Take the data below and extract the lines from the one with "Turn this picture" to the one with "sag_runs = 4", inclusive, exactly as written.

--- START Given records ---

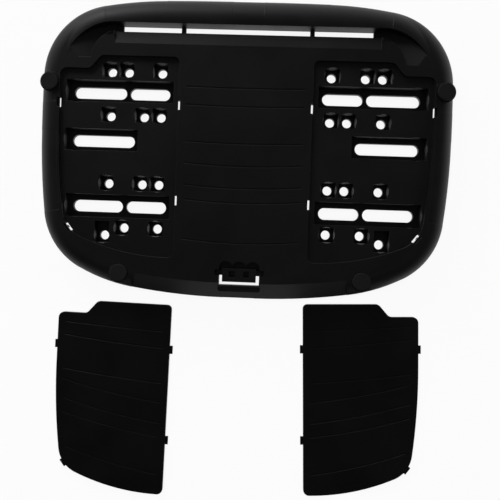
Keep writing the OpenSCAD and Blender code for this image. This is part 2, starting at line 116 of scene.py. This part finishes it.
class NodeDesk:
    """Places and joins shader nodes in one node tree."""

    def __init__(self, tree: bpy.types.NodeTree) -> None:
        """Keeps the tree and starts with an empty row.

        Args:
            tree: Node tree to work in.
        """
        self.tree = tree
        self.column = 0

    def add(self, kind: str, **settings: object) -> bpy.types.Node:
        """Adds a node and sets its properties and unlinked inputs.

        Args:
            kind: Blender's type name of the node.
            settings: Property names, or input names with underscores for spaces.

        Returns:
            The new node.
        """
        node = self.tree.nodes.new(kind)
        node.location = (NODE_COLUMN * self.column, -NODE_ROW * (self.column % NODE_ROWS))
        self.column += 1
        for name, value in settings.items():
            socket = node.inputs.get(name.replace("_", " "))
            if socket is not None:
                socket.default_value = value
            else:
                setattr(node, name, value)
        return node

    def join(self, source: bpy.types.NodeSocket, target: bpy.types.NodeSocket) -> None:
        """Links an output to an input.

        Args:
            source: Output socket.
            target: Input socket.
        """
        self.tree.links.new(source, target)

    def feed(self, target: bpy.types.NodeSocket, value: object) -> None:
        """Links a socket to an input, or sets the input to a plain value.

        Args:
            target: Input socket.
            value: A socket, a number or a colour.
        """
        if isinstance(value, bpy.types.NodeSocket):
            self.join(value, target)
        else:
            target.default_value = value

    def math(self, operation: str, *values: object) -> bpy.types.NodeSocket:
        """Adds a Math node.

        Args:
            operation: Blender's name of the operation.
            values: Its sockets or numbers, in order.

        Returns:
            The node's output.
        """
        node = self.add("ShaderNodeMath", operation=operation)
        for target, value in zip(node.inputs, values):
            self.feed(target, value)
        return node.outputs[0]

    def blend(self, share: object, first: object, second: object) -> bpy.types.NodeSocket:
        """Adds a colour Mix node.

        Args:
            share: A socket or a number, how much of the second colour shows.
            first: A socket or a colour.
            second: A socket or a colour.

        Returns:
            The mixed colour's output.
        """
        node = self.add("ShaderNodeMix", data_type="RGBA")
        for place, value in zip(MIX_COLOURS, (share, first, second)):
            self.feed(node.inputs[place], value)
        return node.outputs[MIX_COLOUR_RESULT]


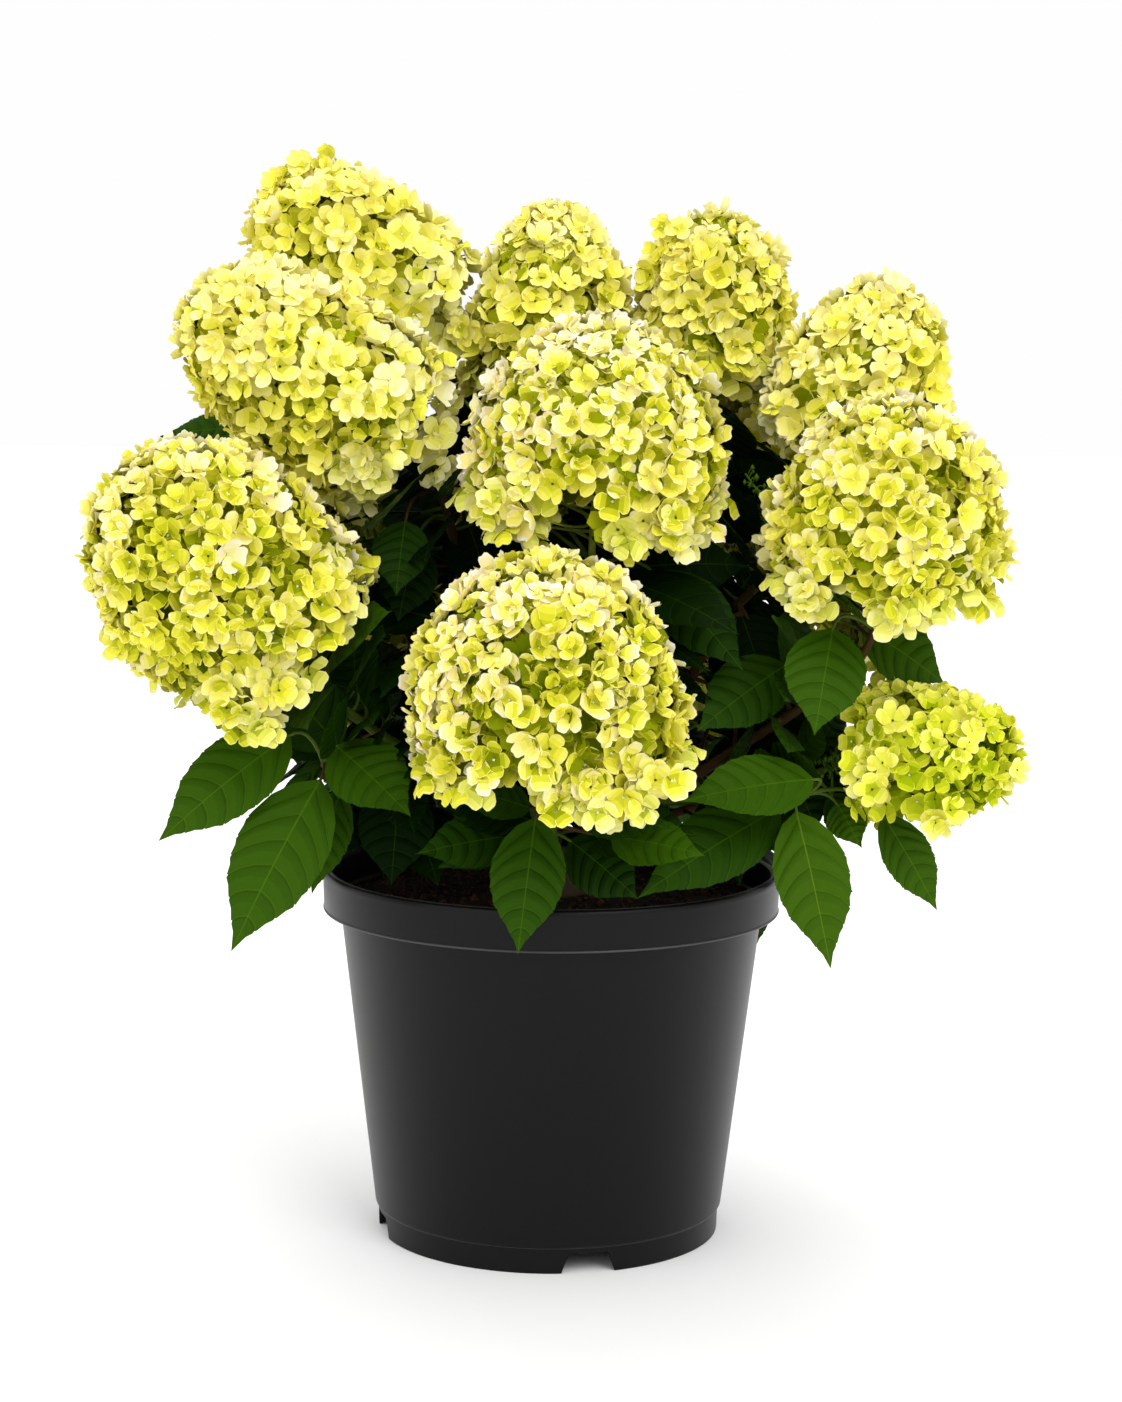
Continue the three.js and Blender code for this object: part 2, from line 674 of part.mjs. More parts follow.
// Blooms that press together are flattened along the plane between them, which runs through
// the middle of what they share, or of the room where their boxes meet.
function partBlooms() {
  const names = Object.keys(BLOOMS).map((name) => "panicle_" + name);
  names.forEach((a, i) =>
    names.slice(i + 1).forEach((b) => {
      const [first, second] = [built.get(a), built.get(b)];
      if (clearOf(first.solid, [second.solid])) return;
      const [p, q] = [first.solid, second.solid].map(boxOf);
      const shared = first.solid.intersect(second.solid);
      const meeting = shared.volume() > 0 ? boxOf(shared) : p.clone().intersect(q);
      const way = middleOf(q).sub(middleOf(p)).normalize();
      const offset = way.dot(middleOf(meeting));
      first.solid = largestPiece(first.solid.trimByPlane(way.clone().negate().toArray(), GAP - offset));
      second.solid = largestPiece(second.solid.trimByPlane(way.toArray(), offset + GAP));
    }),
  );
}
partBlooms();

// Leaves go on last, the shown ones first, and one that would touch anything is skipped.
shoots.forEach((shoot) => built.set("shoot_" + shoot.name, { solid: shoot.stem, colour: "leaf" }));
function addLeaves(shoot, leaves) {
  const key = "shoot_" + shoot.name;
  const others = [...built].filter(([name]) => name !== key).map(([, item]) => item.solid);
  const kept = [];
  for (const tries of leaves) {
    const blades = tries.map(([base, ...rest]) => leaf(nearestOn(shoot.curve, base), base, ...rest));
    const blade = blades.find((candidate) => clearOf(candidate, others));
    if (blade) kept.push(blade);
  }
  built.get(key).solid = wasm.Manifold.union([built.get(key).solid, ...kept]);
}
for (const shoot of shoots) {
  const shown = SHOWN_LEAVES[shoot.name] ?? [];
  addLeaves(shoot, shown.map(([base, tip, width]) => [[vec(base), vec(tip), width, vec(SHOWN_FACE)]]));
}
for (const shoot of shoots) addLeaves(shoot, pairedLeaves(shoot.curve, shoot.pairs, shoot.seed));

// Each solid becomes a named mesh with its own material.
const plant = new THREE.Group();
for (const [name, { solid, colour }] of built) {
  const { vertProperties, triVerts, numProp } = largestPiece(solid).getMesh();
  const positions = new Float32Array((vertProperties.length / numProp) * 3);
  for (let i = 0; i < positions.length / 3; i++) {
    positions.set(vertProperties.subarray(i * numProp, i * numProp + 3), i * 3);
  }
  const geometry = new THREE.BufferGeometry()
    .setAttribute("position", new THREE.BufferAttribute(positions, 3))
    .setIndex(new THREE.BufferAttribute(triVerts, 1));
  geometry.computeVertexNormals();
  const [tint, roughness] = COLOURS[colour];
  const material = new THREE.MeshStandardMaterial({ color: tint, roughness, metalness: 0 });
  const mesh = new THREE.Mesh(geometry, material);
  mesh.name = name;
  plant.add(mesh);
}

export default plant;
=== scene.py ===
# A panicle hydrangea in its black nursery pot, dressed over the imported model. Tables are in
# millimetres in the model's own frame, and meshes are made in metres.
import math
from collections import namedtuple
from types import SimpleNamespace as Values

import bpy
import numpy as np
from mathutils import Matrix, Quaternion, Vector, noise


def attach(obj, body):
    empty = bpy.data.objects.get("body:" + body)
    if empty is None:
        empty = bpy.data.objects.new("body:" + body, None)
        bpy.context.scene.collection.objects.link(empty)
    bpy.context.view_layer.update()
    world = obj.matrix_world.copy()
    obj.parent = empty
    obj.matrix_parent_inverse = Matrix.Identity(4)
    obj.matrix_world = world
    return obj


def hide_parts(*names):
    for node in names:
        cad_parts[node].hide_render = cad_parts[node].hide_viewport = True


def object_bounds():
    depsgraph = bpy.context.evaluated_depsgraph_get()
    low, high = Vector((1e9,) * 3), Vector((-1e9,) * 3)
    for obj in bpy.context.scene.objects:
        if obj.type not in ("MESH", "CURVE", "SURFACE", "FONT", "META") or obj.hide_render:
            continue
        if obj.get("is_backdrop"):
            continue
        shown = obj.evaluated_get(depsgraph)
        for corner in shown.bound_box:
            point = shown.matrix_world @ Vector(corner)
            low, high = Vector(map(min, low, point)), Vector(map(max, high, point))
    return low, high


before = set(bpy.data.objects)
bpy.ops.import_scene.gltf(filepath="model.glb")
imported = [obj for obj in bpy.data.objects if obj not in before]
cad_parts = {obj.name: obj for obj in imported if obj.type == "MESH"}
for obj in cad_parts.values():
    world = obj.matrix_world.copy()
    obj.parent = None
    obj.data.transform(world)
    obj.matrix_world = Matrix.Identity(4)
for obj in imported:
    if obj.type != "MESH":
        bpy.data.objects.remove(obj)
cad_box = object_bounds()

MM = 0.001
UP = np.array([0.0, 0.0, 1.0])
ALONG_X = np.array([1.0, 0.0, 0.0])
GOLDEN_TURN = math.pi * (3 - math.sqrt(5))
# The range of a random spin, in radians.
SPIN = (0, 6.3)

# Where the photograph was taken from, with the lens in millimetres on a sensor of the given width.
CAMERA = Values(place=(4.65, -1903.4, 579.9), pitch=0.132, roll=0.011, lens=80.96, sensor=36)

# The container, the mix and the wood, as in the model's source.
POT = Values(
    height=225, rim=140, rim_depth=25, body_top=129, body_foot=107, sides=176, skirt=104.7,
    skirt_height=16, wall=2.4, floor=4, lip=4, bead_sides=8, crease=38,
)
NOTCH = Values(
    count=4, first_turn=13.6, foot=34, top=25, height=12.4, corner=3, below=5, taper=0.6, inner=84,
    outer=124,
)
SOIL = Values(edge=205, top=211, flat=46)
CROWN = Values(foot=34, height=26, cane_ring=21, cane_start=8, sides=40)
CANE = Values(foot=6.2, tip=4.2, rise=0.45, spread=0.2, sides=14, ring_every=3)
SHOOT = Values(
    foot=3.2, tip=2.3, follow=0.25, foot_bend=0.34, tip_bend=0.22, back=0.16, rings=22, sides=8,
    nodes=3, swelling=0.7, swelling_reach=0.04,
)
SPRIG_RISE = 40
# Solids that rest on each other keep this much air.
AIR = 0.35

LEAF = Values(
    length=98, width_share=0.54, petiole=15, arch=0.1, droop=0.42, rise=0.5, first_node=0.3,
    node_span=0.6, shortest=0.78, length_range=0.34,
)
LEAF_TRIES = ((0, 1), (0.5, 0.86), (-0.5, 0.74), (0.25, 0.6))
SHOWN_FACE = (0, -0.85, 0.55)
# Finer growth inside the crown stays in a bowl of these sizes.
BOWL = Values(foot=232, reach=138, opening=0.8, widest=186)
# How far it may reach into a flower head and past the solids' box, and its room over the pot.
ROOM = Values(in_flower=1, over_pot=3, round_pot=4, past_box=4)
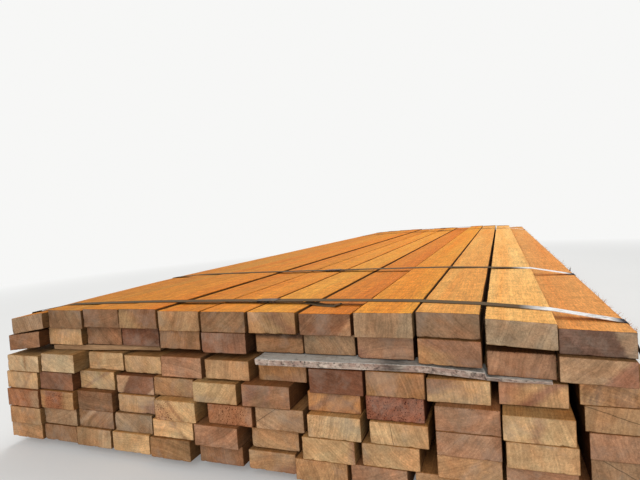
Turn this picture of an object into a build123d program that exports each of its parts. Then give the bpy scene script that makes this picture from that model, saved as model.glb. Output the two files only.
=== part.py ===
from build123d import *
import math
import os

# A strapped stack of rough-sawn boards on spacers, in millimetres.
# X runs across the stack, Y along the boards from the near ends to the far ends, Z is up.
# The origin is in the middle of the stack, on the floor.

# Boards
board_width = 99.0
board_thickness = 40.0
board_length = 3600.0
arris = 1.0                 # what sawing and handling took off each long edge
far_step = 6.0              # the far ends differ by multiples of this
sag_reach = 800.0           # length over which the near end of a bent or twisted board leaves its line
sag_runs = 4                # straight runs that such a board is made of

# Stickers, the strips between two layers, and the spacers under the stack
sticker_thickness = 12.5
sticker_width = 48.0
sticker_inset = 6.0         # from the stack's left edge to the end of a hidden sticker
sticker_overhang = 22.0     # how far a sticker falls short of the last board that it carries
spacer_thickness = 20.0
spacer_width = 60.0
spacer_inset = 35.0
spacer_from_end = 300.0
spacer_count = 4
sticker_rows = 4            # rows of hidden stickers behind the front ones
sticker_far_inset = 50.0    # from the far ends to the middle of the last sticker
front_sticker_inset = 8.0   # left end of the left front sticker, in from the edge of its first board
front_sticker_past = 80.0   # its right end, past the left edge of its last board
front_sticker_start = 8.0   # left end of the right front sticker, in from the edge of its first board
seat_gap = 0.3              # air between a bent piece and what it lies on
crush_before = 4.0          # a crushed sticker starts to thin this far before the board on it
front_left_behind = 56.0    # middles of the two front stickers, behind the near ends
front_right_behind = 17.0

# Steel strapping
strap_width = 25.0
strap_thickness = 0.9
layer_gap = 0.3             # air between the two layers where the band overlaps
overlap_tail = 60.0         # inner end of the band, past the seal
overlap_step = 12.0         # length over which the band climbs on to its own end
overlap_lead = 12.0         # outer end of the band, past the seal on the other side
bow_runs = 7                # straight runs that a band's bow is made of, seen from above
strap_near_end = 50.0
strap_near_bow = 48.0       # how far the first strap bows along the boards
strap_second = 585.0
strap_bend = 0.9 * arris + strap_thickness / 2     # middle of the band, hugging a board's worn edge

# Crimped seal over the overlap
seal_length = 42.0
seal_thickness = 0.8
seal_clearance = 0.1
seal_seam = 9.0             # open seam along the underside
notch_depth = 2.4
notch_width = 5.0
notch_spacing = 15.0

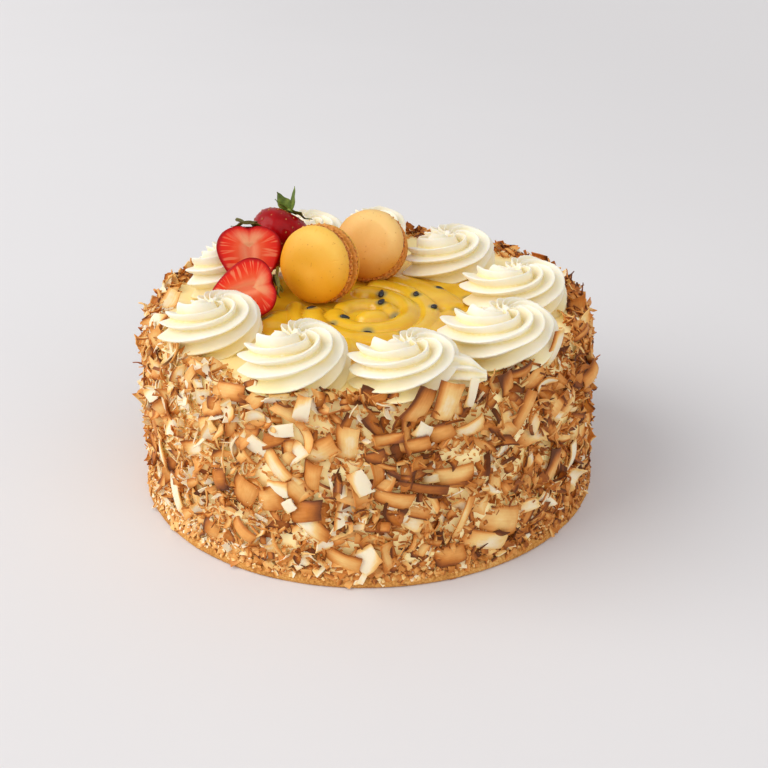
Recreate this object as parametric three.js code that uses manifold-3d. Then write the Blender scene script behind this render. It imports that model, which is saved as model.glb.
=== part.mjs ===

--- END Given records ---

__Complete response__.
Turn this picture of an object into a build123d program that exports each of its parts. Then give the bpy scene script that makes this picture from that model, saved as model.glb. Output the two files only.
=== part.py ===
from build123d import *
import math
import os

# A strapped stack of rough-sawn boards on spacers, in millimetres.
# X runs across the stack, Y along the boards from the near ends to the far ends, Z is up.
# The origin is in the middle of the stack, on the floor.

# Boards
board_width = 99.0
board_thickness = 40.0
board_length = 3600.0
arris = 1.0                 # what sawing and handling took off each long edge
far_step = 6.0              # the far ends differ by multiples of this
sag_reach = 800.0           # length over which the near end of a bent or twisted board leaves its line
sag_runs = 4                # straight runs that such a board is made of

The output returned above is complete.